**WHAT YOU ARE ASKED TO DO**
Return the full listing exactly as it is written.
· · ·
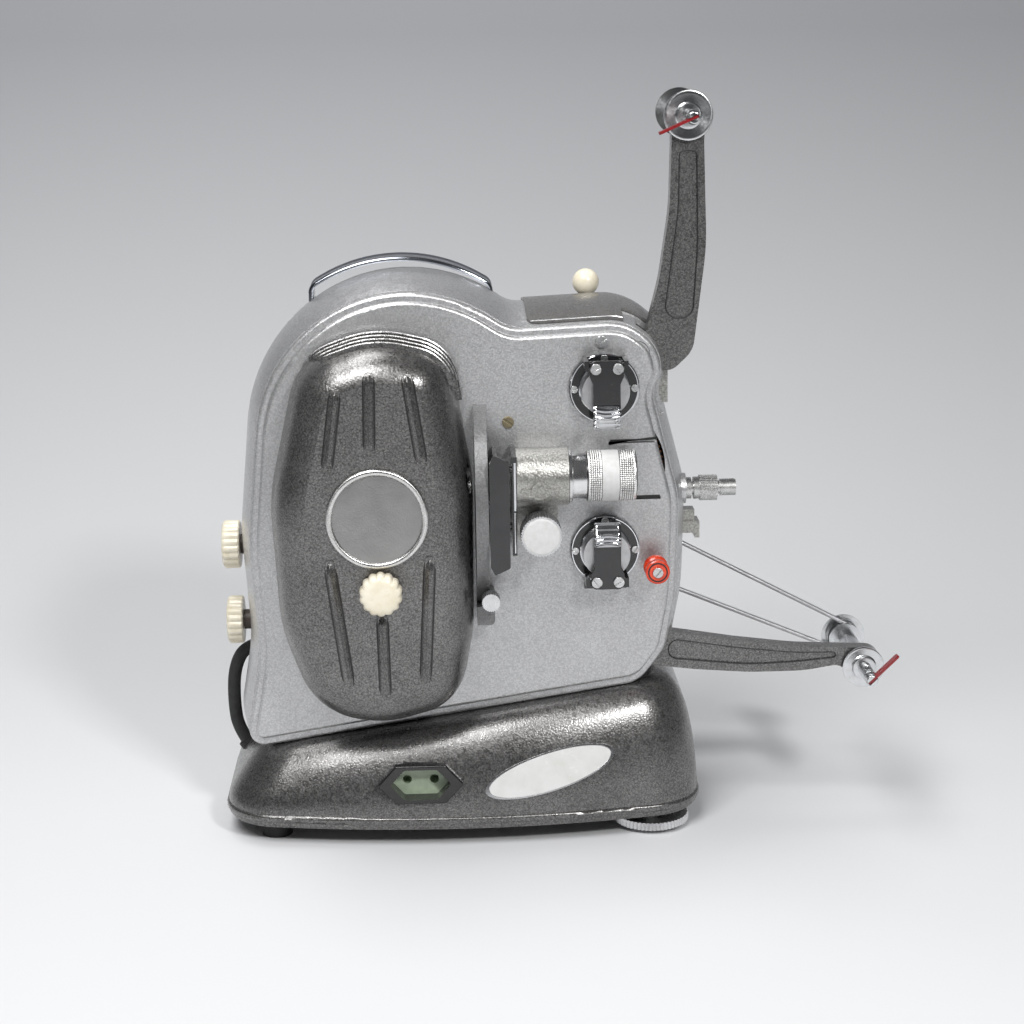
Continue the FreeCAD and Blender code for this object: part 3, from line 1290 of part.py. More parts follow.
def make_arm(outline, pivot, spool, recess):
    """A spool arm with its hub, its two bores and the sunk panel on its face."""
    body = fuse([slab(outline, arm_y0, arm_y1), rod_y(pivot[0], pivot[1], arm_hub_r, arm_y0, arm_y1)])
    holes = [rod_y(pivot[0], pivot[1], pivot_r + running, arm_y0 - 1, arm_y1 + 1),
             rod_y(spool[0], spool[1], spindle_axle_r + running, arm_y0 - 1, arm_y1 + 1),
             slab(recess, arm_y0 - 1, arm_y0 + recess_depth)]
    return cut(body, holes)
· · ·
**OUTPUT**
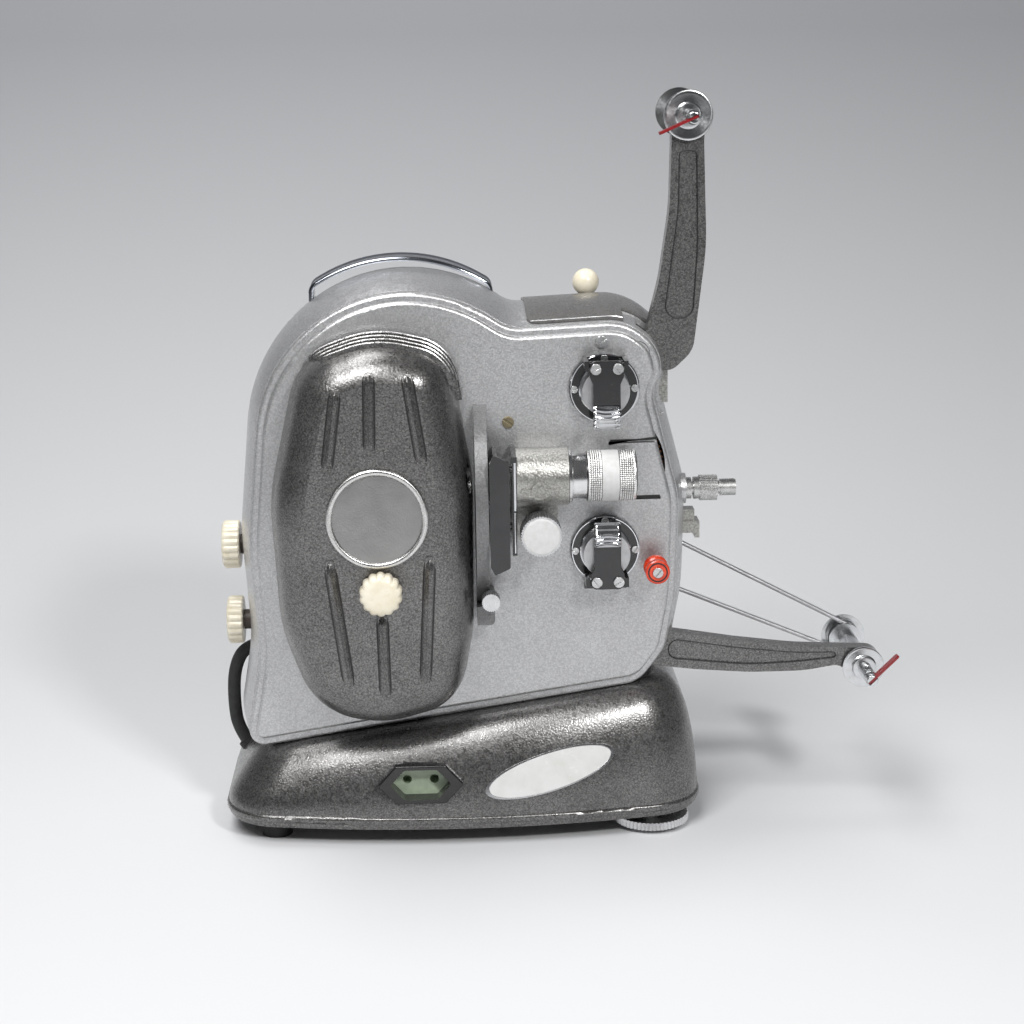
Continue the FreeCAD and Blender code for this object: part 3, from line 1290 of part.py. More parts follow.
def make_arm(outline, pivot, spool, recess):
    """A spool arm with its hub, its two bores and the sunk panel on its face."""
    body = fuse([slab(outline, arm_y0, arm_y1), rod_y(pivot[0], pivot[1], arm_hub_r, arm_y0, arm_y1)])
    holes = [rod_y(pivot[0], pivot[1], pivot_r + running, arm_y0 - 1, arm_y1 + 1),
             rod_y(spool[0], spool[1], spindle_axle_r + running, arm_y0 - 1, arm_y1 + 1),
             slab(recess, arm_y0 - 1, arm_y0 + recess_depth)]
    return cut(body, holes)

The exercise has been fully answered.